I entertained a sense of bitter bemusement over the coverage of two more gun-related tragedies, the Day Trader shootings and the Xerox incident in Hawaii. The news media had no idea from which direction to approach these tragedies, as apparently neither of the shooters had Doom or Quake on their home computers, nor had seen Natural Born Killers more than once - the easily exploitable tenets of the Littleton Massacre were absent.
For years in the Philippines there was a singular phenomenon known as the amok - a seemingly normal person who, for reasons unknown, goes berserk and starts attacking people with a machete. With the startling prescience that defines good science fiction, John Brunner's classic novel Stand on Zanzibar posits (among many other things) the transplanting of the phenomenon into an increasingly hectic, stressful and crowded Western World.
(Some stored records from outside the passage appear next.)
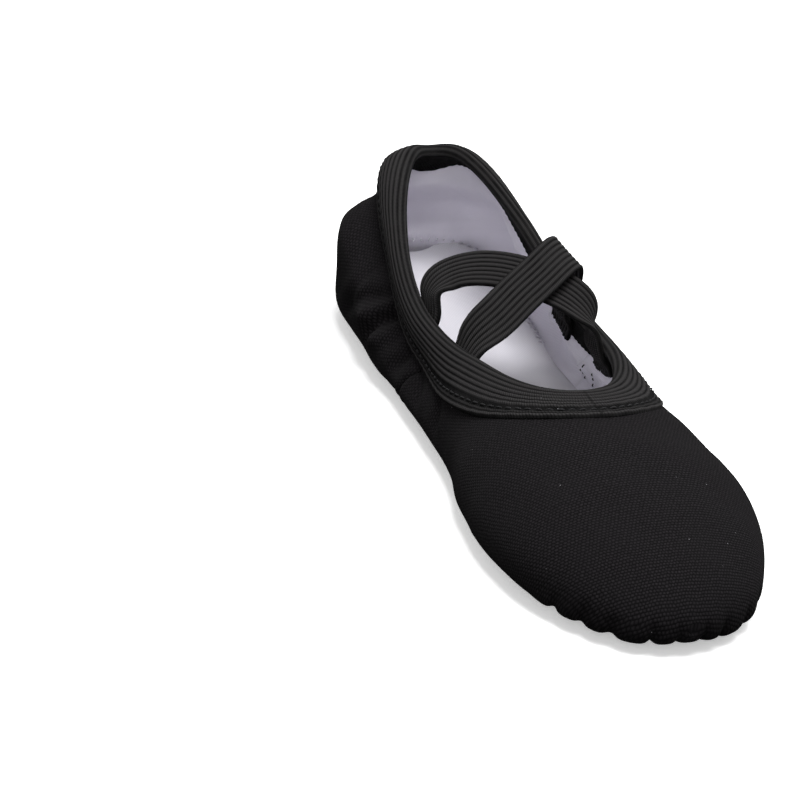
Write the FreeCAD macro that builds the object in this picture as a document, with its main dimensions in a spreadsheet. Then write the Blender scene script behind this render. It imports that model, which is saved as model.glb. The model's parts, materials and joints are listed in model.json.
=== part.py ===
import FreeCAD, Part
import math
import os

import Sketcher
from FreeCAD import Vector

# Split-sole canvas ballet slipper, in millimetres.
# Origin under the middle of the slipper at floor level, +X to the toe, +Y to the wearer's left, +Z up.
# Stations along the slipper are counted from the back of the heel and shifted by half the length.

doc = FreeCAD.newDocument("ballet_slipper")

DIMENSIONS = [
    ("slipper_length", 222.0, "heel back to toe tip"),
    ("ball_half_width", 39.0, "half width at the ball of the foot"),
    ("arch_half_width", 30.5, "half width at the arch"),
    ("heel_half_width", 30.0, "half width at the heel"),
    ("heel_height", 52.3, "top of the heel back above the floor"),
    ("waist_height", 38.5, "height of the foot form at the arch"),
    ("throat_height", 34.0, "height at the front of the opening"),
    ("toe_height", 28.5, "height where the toe cap starts to round off"),
    ("toe_round_length", 60.0, "length of the rounded toe in plan"),
    ("heel_round_length", 32.0, "length of the rounded heel in plan"),
    ("opening_back", 11.5, "station of the back of the opening"),
    ("opening_throat", 138.0, "station of the front of the opening"),
    ("opening_half_width", 23.3, "half width of the opening at its middle"),
    ("opening_taper", 0.5, "how much wider the opening is at the throat"),
    ("canvas_thickness", 1.0, "upper canvas"),
    ("lining_thickness", 0.5, "lining cloth"),
    ("layer_gap", 0.08, "gap between layers of cloth"),
    ("body_gap", 0.3, "gap between pieces that move apart"),
    ("seam_sole_station", 81.0, "side seam where it meets the sole"),
    ("seam_top_station", 95.0, "side seam where it meets the topline"),
    ("seam_top_height", 31.0, "height at which the seam meets the topline"),
    ("flex_station", 74.0, "arch fold line"),
    ("binding_outside", 12.0, "binding width outside the opening"),
    ("binding_inside", 8.0, "binding width inside the opening"),
    ("elastic_thickness", 1.0, "ribbed elastic"),
    ("strap_width", 12.7, "half inch strap elastic"),
    ("strap_thickness", 1.1, "strap elastic"),
    ("strap_front_station", 102.5, "front strap ends"),
    ("strap_rear_station", 76.5, "rear strap ends"),
    ("strap_tab", 8.5, "length of strap sewn inside the wall"),
    ("strap_tilt", 0.55, "how steeply the toe edge of an arched strap tips down"),
    ("patch_thickness", 1.4, "suede sole patches"),
    ("groove_depth", 0.6, "stitch groove in a sole patch"),
    ("groove_width", 1.0, "stitch groove in a sole patch"),
    ("outer_row_inset", 3.0, "outer stitch row from the patch edge"),
    ("inner_row_inset", 7.0, "inner stitch row from the patch edge"),
    ("fore_front_centre", 163.0, "station of the front arc of the forefoot patch"),
    ("fore_front_arc", 28.0, "radius of that arc"),
    ("fore_rear_centre", 141.0, "station of the rear arc of the forefoot patch"),
    ("fore_rear_arc", 20.0, "radius of that arc"),
    ("fore_side_arc", 60.0, "radius of its sides"),
    ("heel_front_centre", 40.0, "station of the front arc of the heel patch"),
    ("heel_front_arc", 12.0, "radius of that arc"),
    ("heel_rear_centre", 26.0, "station of the rear arc of the heel patch"),
    ("heel_rear_arc", 19.0, "radius of that arc"),
    ("heel_side_arc", 45.0, "radius of its sides"),
    ("pad_thickness", 1.8, "foam pads under the insole"),
    ("insole_thickness", 0.8, "insole sock"),
    ("stitch_length", 2.1, "one visible stitch"),
    ("stitch_pitch", 3.0, "stitch spacing"),
    ("thread_radius", 0.22, "sewing thread"),
]

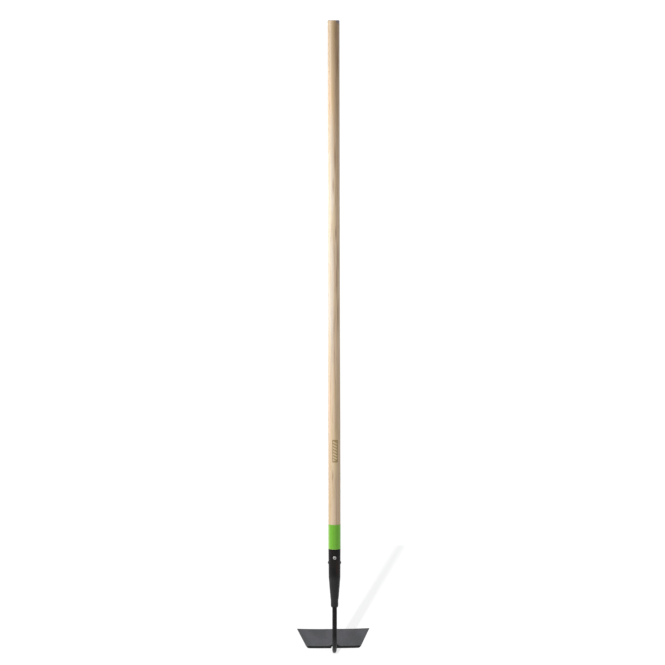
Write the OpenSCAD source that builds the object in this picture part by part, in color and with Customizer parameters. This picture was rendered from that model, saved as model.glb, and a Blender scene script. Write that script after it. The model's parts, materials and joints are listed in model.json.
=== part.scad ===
// Draw hoe: a trapezoid steel blade welded to a bent rod neck, a tapered socket
// ferrule, and a long turned ash handle held in the ferrule by two rivets.
// Millimetres. +Z runs up the handle, the blade reaches towards +Y, X is across it.
// The origin lies under the middle of the tool, level with the lowest point of the neck.

/* [Handle] */
// Height of the butt end above the lowest point of the neck
tool_height = 1518; // [1200:1:1700]
// Diameter of the straight upper part
grip_d = 28.1; // [24:0.1:28.5]
// Diameter just above the ferrule
shank_d = 29.2; // [28.8:0.1:29.6]
// Height at which the straight upper part begins
grip_start_z = 790; // [600:10:1000]
// Height up to which the wood keeps the diameter it has above the ferrule
shank_end_z = 560; // [360:10:590]
// Chamfer round the butt end
butt_chamfer = 1.4; // [0.5:0.1:4]
// Height of the lower end of the wood, inside the ferrule
wood_end_z = 146.5; // [144:0.5:170]

/* [Colour band] */
// Height of the band's lower edge
band_start_z = 259.2; // [259.2:0.1:266]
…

That this has become practically a weekly occurrence in real life only underlines the fact that, even without jet packs and flying cars, we are living in a science-fiction world. The Philippines have never found the answer to this problem - that we hope we can is unfounded optimism at best, extreme hubris at worst.
But gosh, this was supposed to be about Doomsday, wasn't it?
So... have I stockpiled food, water, cash ammo and breeding females? No.... no more than usual anyway. As Dennis Miller says, that's just my opinion, I could be wrong. I may wind up being the guy in the coonskin cap announcing my leader as "The Ayatollah of Rock and Rollah". Or the Rapture may occur and I'll find myself a spouseless, childless heathen. Hopefully, though, when the sun rises on January 1, 2000, and the world at large discovers that the Moon did not fall from the sky, things will begin to return to normal. Whatever that means.